### YOUR INSTRUCTIONS
Starting at the line containing "low, high = Vector((1e9,)", please quote every line up to and including the line containing "Vector(map(max, high, point))", exactly, and nothing beyond.

= = = = =

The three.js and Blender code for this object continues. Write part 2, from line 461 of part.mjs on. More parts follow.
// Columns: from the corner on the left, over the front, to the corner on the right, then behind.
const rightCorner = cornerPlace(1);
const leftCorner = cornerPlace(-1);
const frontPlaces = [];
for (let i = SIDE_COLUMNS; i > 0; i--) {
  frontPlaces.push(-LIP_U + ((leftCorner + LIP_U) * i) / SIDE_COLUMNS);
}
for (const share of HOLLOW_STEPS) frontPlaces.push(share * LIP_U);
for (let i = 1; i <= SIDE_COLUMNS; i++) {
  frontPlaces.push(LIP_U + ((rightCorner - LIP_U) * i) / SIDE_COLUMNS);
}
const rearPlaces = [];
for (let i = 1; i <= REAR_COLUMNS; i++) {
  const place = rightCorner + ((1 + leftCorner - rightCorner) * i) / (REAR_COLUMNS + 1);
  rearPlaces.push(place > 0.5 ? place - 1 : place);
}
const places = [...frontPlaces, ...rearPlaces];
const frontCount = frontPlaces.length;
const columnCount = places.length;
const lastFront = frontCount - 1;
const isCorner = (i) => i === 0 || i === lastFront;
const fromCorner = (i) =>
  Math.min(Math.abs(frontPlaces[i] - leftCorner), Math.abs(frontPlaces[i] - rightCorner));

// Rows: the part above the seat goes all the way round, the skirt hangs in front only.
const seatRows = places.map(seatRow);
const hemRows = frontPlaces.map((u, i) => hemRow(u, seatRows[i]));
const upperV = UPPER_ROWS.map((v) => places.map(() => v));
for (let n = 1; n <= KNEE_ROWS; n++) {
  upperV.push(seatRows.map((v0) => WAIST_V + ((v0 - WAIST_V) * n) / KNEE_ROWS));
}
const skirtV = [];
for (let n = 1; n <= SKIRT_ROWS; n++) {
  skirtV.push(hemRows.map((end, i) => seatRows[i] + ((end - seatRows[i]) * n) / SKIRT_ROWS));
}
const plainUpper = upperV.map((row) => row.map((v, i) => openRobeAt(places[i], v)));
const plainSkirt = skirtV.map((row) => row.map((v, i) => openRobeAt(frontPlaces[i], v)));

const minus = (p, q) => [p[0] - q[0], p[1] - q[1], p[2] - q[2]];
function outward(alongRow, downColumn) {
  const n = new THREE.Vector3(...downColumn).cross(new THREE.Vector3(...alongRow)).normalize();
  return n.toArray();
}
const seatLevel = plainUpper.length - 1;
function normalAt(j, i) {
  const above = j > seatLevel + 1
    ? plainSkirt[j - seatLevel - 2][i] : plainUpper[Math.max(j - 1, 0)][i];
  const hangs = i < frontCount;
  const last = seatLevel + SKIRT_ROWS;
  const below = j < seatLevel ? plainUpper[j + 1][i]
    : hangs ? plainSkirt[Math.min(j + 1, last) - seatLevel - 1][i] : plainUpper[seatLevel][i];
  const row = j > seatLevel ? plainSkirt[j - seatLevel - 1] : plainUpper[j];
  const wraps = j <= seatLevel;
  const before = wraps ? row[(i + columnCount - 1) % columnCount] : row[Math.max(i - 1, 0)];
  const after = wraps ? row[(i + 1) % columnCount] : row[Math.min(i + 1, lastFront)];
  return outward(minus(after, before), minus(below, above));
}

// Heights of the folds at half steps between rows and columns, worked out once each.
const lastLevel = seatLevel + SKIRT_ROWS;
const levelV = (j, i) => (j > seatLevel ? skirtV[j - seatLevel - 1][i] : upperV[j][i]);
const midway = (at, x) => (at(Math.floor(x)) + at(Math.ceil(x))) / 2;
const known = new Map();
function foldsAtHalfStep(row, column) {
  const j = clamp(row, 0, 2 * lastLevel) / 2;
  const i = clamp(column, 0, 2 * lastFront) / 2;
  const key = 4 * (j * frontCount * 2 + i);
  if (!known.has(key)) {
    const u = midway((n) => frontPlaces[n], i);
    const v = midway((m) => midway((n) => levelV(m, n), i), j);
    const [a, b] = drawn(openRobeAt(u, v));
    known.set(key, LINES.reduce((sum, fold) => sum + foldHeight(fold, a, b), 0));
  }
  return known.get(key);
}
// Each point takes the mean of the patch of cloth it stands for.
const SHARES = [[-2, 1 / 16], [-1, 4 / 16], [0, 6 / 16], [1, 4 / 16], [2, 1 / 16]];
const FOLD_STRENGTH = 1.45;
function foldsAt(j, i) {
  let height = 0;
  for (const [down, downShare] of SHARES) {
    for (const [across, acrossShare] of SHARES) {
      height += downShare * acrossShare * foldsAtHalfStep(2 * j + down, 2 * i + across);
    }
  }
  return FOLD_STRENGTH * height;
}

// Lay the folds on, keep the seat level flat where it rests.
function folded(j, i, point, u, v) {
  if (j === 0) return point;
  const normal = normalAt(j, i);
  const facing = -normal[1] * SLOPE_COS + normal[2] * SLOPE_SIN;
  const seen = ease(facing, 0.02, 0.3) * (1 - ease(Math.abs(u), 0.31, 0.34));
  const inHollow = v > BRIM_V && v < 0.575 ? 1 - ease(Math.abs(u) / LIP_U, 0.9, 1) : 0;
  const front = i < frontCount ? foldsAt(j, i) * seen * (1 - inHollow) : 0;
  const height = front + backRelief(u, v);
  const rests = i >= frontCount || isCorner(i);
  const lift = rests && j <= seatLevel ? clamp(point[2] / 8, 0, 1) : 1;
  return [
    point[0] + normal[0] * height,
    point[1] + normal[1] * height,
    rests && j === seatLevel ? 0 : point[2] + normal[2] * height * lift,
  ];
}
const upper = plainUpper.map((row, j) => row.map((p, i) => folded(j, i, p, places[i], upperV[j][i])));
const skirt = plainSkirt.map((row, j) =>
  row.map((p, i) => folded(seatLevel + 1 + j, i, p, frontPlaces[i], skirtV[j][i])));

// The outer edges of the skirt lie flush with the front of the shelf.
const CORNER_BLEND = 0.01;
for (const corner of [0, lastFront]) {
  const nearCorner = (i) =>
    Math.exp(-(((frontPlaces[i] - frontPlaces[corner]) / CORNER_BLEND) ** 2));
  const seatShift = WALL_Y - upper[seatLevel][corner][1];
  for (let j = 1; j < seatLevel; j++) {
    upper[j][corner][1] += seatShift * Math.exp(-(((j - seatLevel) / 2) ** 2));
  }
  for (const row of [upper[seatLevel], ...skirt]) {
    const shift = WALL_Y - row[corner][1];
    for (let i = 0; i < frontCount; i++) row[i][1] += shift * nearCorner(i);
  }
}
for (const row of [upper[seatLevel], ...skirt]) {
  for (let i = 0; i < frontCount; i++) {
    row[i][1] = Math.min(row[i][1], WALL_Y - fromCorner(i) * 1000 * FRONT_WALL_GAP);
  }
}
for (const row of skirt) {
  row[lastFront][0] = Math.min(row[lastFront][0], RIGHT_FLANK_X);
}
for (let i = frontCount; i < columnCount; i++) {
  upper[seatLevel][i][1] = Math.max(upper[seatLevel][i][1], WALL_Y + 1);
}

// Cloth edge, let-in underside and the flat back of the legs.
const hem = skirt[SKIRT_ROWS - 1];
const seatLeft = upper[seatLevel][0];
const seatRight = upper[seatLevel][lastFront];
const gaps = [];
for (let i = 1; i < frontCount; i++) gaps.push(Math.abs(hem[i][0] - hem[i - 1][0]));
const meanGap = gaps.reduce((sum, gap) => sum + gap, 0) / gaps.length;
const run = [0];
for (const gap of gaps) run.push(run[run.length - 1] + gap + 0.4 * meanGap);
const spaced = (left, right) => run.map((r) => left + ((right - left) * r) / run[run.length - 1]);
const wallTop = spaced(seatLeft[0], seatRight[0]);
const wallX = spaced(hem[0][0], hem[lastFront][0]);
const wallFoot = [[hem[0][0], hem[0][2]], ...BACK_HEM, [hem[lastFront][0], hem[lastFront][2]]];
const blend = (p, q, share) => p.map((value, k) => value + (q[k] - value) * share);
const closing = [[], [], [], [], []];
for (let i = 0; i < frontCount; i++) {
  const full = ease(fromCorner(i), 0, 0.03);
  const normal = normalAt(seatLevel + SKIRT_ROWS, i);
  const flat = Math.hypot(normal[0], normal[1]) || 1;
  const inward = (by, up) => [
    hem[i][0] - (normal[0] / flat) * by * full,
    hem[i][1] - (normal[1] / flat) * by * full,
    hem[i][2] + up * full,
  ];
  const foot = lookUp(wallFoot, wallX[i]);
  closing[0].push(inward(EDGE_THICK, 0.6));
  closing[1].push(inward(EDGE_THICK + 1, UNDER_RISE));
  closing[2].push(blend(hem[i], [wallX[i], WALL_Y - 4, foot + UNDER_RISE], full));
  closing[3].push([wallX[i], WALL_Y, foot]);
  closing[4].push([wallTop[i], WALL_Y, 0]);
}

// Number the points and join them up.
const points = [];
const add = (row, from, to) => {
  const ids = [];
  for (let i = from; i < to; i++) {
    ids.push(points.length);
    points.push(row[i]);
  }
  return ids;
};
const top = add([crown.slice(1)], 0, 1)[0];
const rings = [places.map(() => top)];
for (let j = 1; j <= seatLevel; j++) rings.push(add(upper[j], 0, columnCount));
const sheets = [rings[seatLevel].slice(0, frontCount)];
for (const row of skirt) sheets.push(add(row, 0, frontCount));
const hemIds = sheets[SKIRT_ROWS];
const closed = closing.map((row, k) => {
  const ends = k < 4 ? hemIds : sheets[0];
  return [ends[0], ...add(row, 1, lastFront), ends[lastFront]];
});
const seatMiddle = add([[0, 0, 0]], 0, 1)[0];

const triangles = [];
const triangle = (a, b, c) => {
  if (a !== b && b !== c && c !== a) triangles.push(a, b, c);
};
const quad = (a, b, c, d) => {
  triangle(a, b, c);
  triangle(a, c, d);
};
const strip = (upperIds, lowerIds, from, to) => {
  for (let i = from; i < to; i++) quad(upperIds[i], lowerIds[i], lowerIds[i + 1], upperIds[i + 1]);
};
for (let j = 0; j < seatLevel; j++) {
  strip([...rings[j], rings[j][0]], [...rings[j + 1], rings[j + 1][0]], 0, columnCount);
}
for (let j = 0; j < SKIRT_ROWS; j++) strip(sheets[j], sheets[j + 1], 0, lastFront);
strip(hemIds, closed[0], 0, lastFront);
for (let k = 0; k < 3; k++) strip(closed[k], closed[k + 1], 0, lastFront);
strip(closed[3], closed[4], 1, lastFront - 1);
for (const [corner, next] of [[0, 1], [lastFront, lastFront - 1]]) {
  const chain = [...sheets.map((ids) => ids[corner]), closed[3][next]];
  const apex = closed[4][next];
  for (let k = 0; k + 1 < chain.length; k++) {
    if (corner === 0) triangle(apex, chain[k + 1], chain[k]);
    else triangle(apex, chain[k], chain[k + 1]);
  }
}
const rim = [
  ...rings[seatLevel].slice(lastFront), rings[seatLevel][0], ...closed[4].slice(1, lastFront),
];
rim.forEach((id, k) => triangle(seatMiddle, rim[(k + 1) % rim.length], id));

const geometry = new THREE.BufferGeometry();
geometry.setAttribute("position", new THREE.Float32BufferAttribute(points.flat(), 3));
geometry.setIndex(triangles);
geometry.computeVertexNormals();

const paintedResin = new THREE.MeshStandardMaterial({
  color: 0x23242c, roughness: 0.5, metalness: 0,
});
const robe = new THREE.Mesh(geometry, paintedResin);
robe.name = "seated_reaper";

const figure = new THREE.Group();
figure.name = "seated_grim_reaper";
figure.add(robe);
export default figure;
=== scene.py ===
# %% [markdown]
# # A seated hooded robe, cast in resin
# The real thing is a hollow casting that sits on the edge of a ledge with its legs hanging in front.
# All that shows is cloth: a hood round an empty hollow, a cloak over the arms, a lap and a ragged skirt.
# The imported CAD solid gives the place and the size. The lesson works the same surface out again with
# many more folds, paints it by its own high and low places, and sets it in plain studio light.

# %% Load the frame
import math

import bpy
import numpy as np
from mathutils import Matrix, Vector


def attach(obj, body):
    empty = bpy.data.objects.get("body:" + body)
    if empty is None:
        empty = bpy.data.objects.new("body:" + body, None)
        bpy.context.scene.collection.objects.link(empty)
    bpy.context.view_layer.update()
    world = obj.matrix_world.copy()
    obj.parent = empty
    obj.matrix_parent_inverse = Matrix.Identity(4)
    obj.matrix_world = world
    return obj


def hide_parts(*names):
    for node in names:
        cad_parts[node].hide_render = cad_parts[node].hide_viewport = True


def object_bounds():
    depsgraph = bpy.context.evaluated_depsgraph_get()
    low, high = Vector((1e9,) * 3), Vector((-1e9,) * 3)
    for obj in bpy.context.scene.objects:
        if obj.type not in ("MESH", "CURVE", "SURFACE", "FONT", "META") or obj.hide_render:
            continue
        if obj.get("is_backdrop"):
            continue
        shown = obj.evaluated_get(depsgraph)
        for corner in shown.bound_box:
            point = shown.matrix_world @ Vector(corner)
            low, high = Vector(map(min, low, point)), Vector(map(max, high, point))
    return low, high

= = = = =

### RESULT OF THE EXERCISE
    low, high = Vector((1e9,) * 3), Vector((-1e9,) * 3)
    for obj in bpy.context.scene.objects:
        if obj.type not in ("MESH", "CURVE", "SURFACE", "FONT", "META") or obj.hide_render:
            continue
        if obj.get("is_backdrop"):
            continue
        shown = obj.evaluated_get(depsgraph)
        for corner in shown.bound_box:
            point = shown.matrix_world @ Vector(corner)
            low, high = Vector(map(min, low, point)), Vector(map(max, high, point))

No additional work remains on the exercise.